- **DATA BLOCK**:
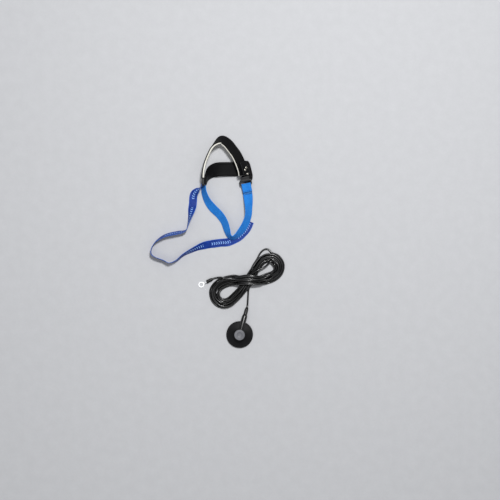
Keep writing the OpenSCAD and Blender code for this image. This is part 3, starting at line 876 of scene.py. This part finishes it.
sleeve = np.array([[1.5, 9.0], [2.15, 9.0], [2.4, 9.15], [2.5, 9.5], [2.5, 11.6], [2.42, 12.2],
                   [2.42, 15.6], [2.3, 16.6], [2.1, 17.6], [1.95, 18.4], [1.7, 18.6],
                   [1.3, 18.6]]) * MM
terminal_sleeve = skin("terminal_sleeve_shrunk", "root", "sleeve_black", ["terminal_sleeve"],
                       turned(sleeve, EYE_AT + BARREL_Z * np.array(UP), eye_x, 40))

# %% [markdown]
# ## Stitches
#
# Thread shows where the patch, the webbing and the tail are sewn. Each stitch is a short
# bead of thread that rises from one hole and goes down the next, so a row is one small
# rounded shape repeated along a line.

# %% Rows of stitches
STITCH_PITCH, STITCH_LENGTH, THREAD_R = 2.7 * MM, 2.0 * MM, 0.28 * MM
BEAD_RINGS, BEAD_AROUND = 7, 8


def stitch_row(name, places, ahead, out, body, slot):
    """Each bead is an ellipsoid: its long axis is ahead and its two short ones are out and
    the way across them both. All are one mesh."""
    lat, lon = np.meshgrid(np.linspace(0.15, np.pi - 0.15, BEAD_RINGS), circle(BEAD_AROUND),
                           indexing="ij")
    bead = np.stack([np.cos(lat) * STITCH_LENGTH / 2, np.sin(lat) * np.cos(lon) * THREAD_R,
                     np.sin(lat) * np.sin(lon) * THREAD_R], -1).reshape(-1, 3)
    axes = np.stack([ahead, np.cross(out, ahead), out], 1)
    points = places[:, None] + np.einsum("pk,nkc->npc", bead, axes)
    index = np.arange(len(bead)).reshape(BEAD_RINGS, BEAD_AROUND)
    quads = np.stack([index[:-1], np.roll(index[:-1], -1, 1), np.roll(index[1:], -1, 1),
                      index[1:]], -1).reshape(-1, 4).tolist()
    template = quads + [index[0][::-1].tolist(), index[-1].tolist()]
    faces = [[corner + len(bead) * n for corner in face]
             for n in range(len(places)) for face in template]
    mesh = bpy.data.meshes.new(name)
    mesh.from_pydata(points.reshape(-1, 3).tolist(), [], faces)
    mesh.shade_smooth()
    add_piece(name, mesh, body, slot)
    print(name, "has", len(places), "stitches")


def on_strip(line, along, u, v):
    """Where the distance along, across u and out v are on a strip, with its directions."""
    centre, across, out = (read_along(along, line["along"], line[key])
                           for key in ("centre", "across", "out"))
    return centre + u * across + v * out, unit(np.cross(across, out)), out


for edge, u in (("inner", 3.7 * MM), ("outer", -8.7 * MM)):
    along = np.arange(2 * MM, patch_end - 1 * MM, STITCH_PITCH)
    stitch_row(f"patch_stitches_{edge}", *on_strip(heel_line, along, u, PATCH_TOP),
               "root", "webbing_black")

tail_x = np.arange(-5.4, 5.5, STITCH_PITCH / MM) * MM
tail_row = np.column_stack([tail_x, np.full(len(tail_x), -TAIL_LEN + 1.6 * MM),
                            np.full(len(tail_x), FOLD_R + 0.05 * MM)])
# the bar's own x and z directions, once for each stitch
ahead, out = (np.repeat(at_bar(np.array([way])) - BAR_AT, len(tail_x), 0)
              for way in ([1.0, 0, 0], [0, 0, 1.0]))
stitch_row("tail_stitches", at_bar(tail_row), ahead, out, "tail", "elastic_blue")

# %% [markdown]
# ## Materials
#
# Each finish starts from the real one and its size. A woven tape is two sets of threads
# that cross, so its height is the sum of two waves. A moulding has the grain of its mould,
# which is noise at the grain's size. Patterns finer than the camera can show are drawn a
# little coarser, so that the surface still looks like cloth or rubber from above.

# %% Colours and nodes
def linear(colour):
    """sRGB to linear, for each channel c: c / 12.92 up to 0.04045, else
    ((c + 0.055) / 1.055) ^ 2.4."""
    part = [int(colour[i:i + 2], 16) / 255 for i in (1, 3, 5)]
    return (*[c / 12.92 if c <= 0.04045 else ((c + 0.055) / 1.055) ** 2.4 for c in part], 1)


def new_material(name, **surface):
    """A material whose shader's sockets are set straight from the words given."""
    material = bpy.data.materials.new(name)
    material.use_nodes = True
    shader = material.node_tree.nodes["Principled BSDF"]
    for key, value in surface.items():
        shader.inputs[key.replace("_", " ")].default_value = value
    return material


def add(material, kind, inputs, stops=(), output=0, to=None, **settings):
    """Adds a node, with its settings and its colour stops (place, colour). Each input is a
    value or a link. Returns one output, which may also be linked to a socket."""
    tree = material.node_tree
    node = tree.nodes.new("ShaderNode" + kind)
    for name, value in settings.items():
        setattr(node, name, value)
    while stops and len(node.color_ramp.elements) < len(stops):
        node.color_ramp.elements.new(0.5)
    for number, (place, colour) in enumerate(stops):
        node.color_ramp.elements[number].position = place
        node.color_ramp.elements[number].color = linear(colour)
    for key, value in inputs.items():
        if isinstance(value, bpy.types.NodeSocket):
            tree.links.new(value, node.inputs[key])
        else:
            node.inputs[key].default_value = value
    if to:
        tree.links.new(node.outputs[output], to)
    return node.outputs[output]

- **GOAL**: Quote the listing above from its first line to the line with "BEAD_RINGS, BEAD_AROUND = 7, 8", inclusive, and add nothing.

- **WORKED SOLUTION**:
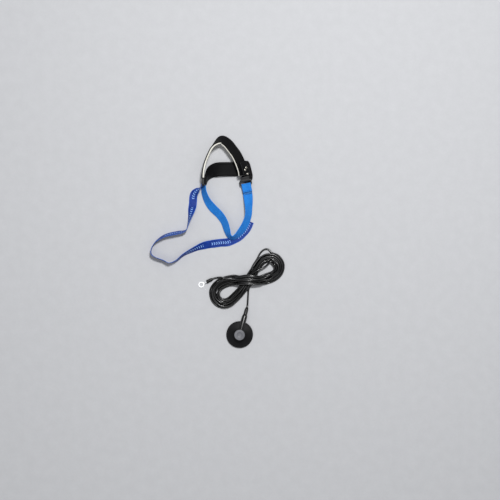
Keep writing the OpenSCAD and Blender code for this image. This is part 3, starting at line 876 of scene.py. This part finishes it.
sleeve = np.array([[1.5, 9.0], [2.15, 9.0], [2.4, 9.15], [2.5, 9.5], [2.5, 11.6], [2.42, 12.2],
                   [2.42, 15.6], [2.3, 16.6], [2.1, 17.6], [1.95, 18.4], [1.7, 18.6],
                   [1.3, 18.6]]) * MM
terminal_sleeve = skin("terminal_sleeve_shrunk", "root", "sleeve_black", ["terminal_sleeve"],
                       turned(sleeve, EYE_AT + BARREL_Z * np.array(UP), eye_x, 40))

# %% [markdown]
# ## Stitches
#
# Thread shows where the patch, the webbing and the tail are sewn. Each stitch is a short
# bead of thread that rises from one hole and goes down the next, so a row is one small
# rounded shape repeated along a line.

# %% Rows of stitches
STITCH_PITCH, STITCH_LENGTH, THREAD_R = 2.7 * MM, 2.0 * MM, 0.28 * MM
BEAD_RINGS, BEAD_AROUND = 7, 8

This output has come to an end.